We have a Republican administration that’s talked about potential broad cuts across government  (one article suggested cutting the NEA and the the National Endowment for the Humanities entirely). The idea that the arts will be a symbolic battleground seems tragically unavoidable.   

So what do we do in the arts community in the blue Californian bubble and beyond?

Number one: let’s recognize it’s not about the budget.

The annual budget for the NEA is less than a third of one percent of the Federal budget.  This is a symbolic gesture not a fiscal one.  Like so much of our current politics it is designed to create outrage and tempt distraction.  Afterall, it won’t be just the arts that will be under assault. As Douglas McLellan wrote in Arts Journal, “It’s bigger and more insidious. It’s a vision of a country that doesn’t believe in collective public greatness. It’s the commodification of American values reduced to the profit motive.”

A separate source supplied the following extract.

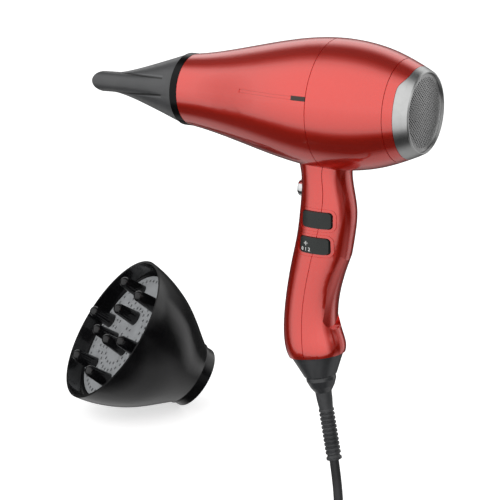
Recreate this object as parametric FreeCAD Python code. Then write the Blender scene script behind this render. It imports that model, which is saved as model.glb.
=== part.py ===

So number two: it’s about the arts but it’s also much larger than that.  

The challenge, for the arts, will be to articulate those ideals in the broadest, most inclusive framework possible. Here’s where the arts need to bear some of the responsibility for the pickle we’re in.

While we may have finally reached the precipice, this is an erosion in our cultural foundation that’s been occurring over decades. In a recent keynote at Center Theater Group, Diane Ragsdale charted this decline across the past three decades as a shift in the justification of arts from “culture for the culture’s sake, to culture for the sake of solving social problems to culture for the economy’s sake.”  

We, in the arts, have chased after the magic metric that would justify our work rather than doing the difficult work of articulating something larger and more profound.  We, in the theater community, have opted for easy answers rather than difficult conversation both in our work and in our discourse.

So what can the theater do?

For starters recognize that the unmediated experience of art is a precious and vital gift more valuable than ever. Bearing witness to an event with your own eyes and being given the opportunity to think critically, emotionally, and empathetically is not a luxury, it’s a survival skill.

Theater can, if done well, capture the spirit of something greater than the individual self.  It can remind us that there’s something more important than profit and that’s being human.  Theater can, as it does in a Greek chorus, provide a collective morality and conscience.
What the theater can’t do, what we can’t do, is be lazy.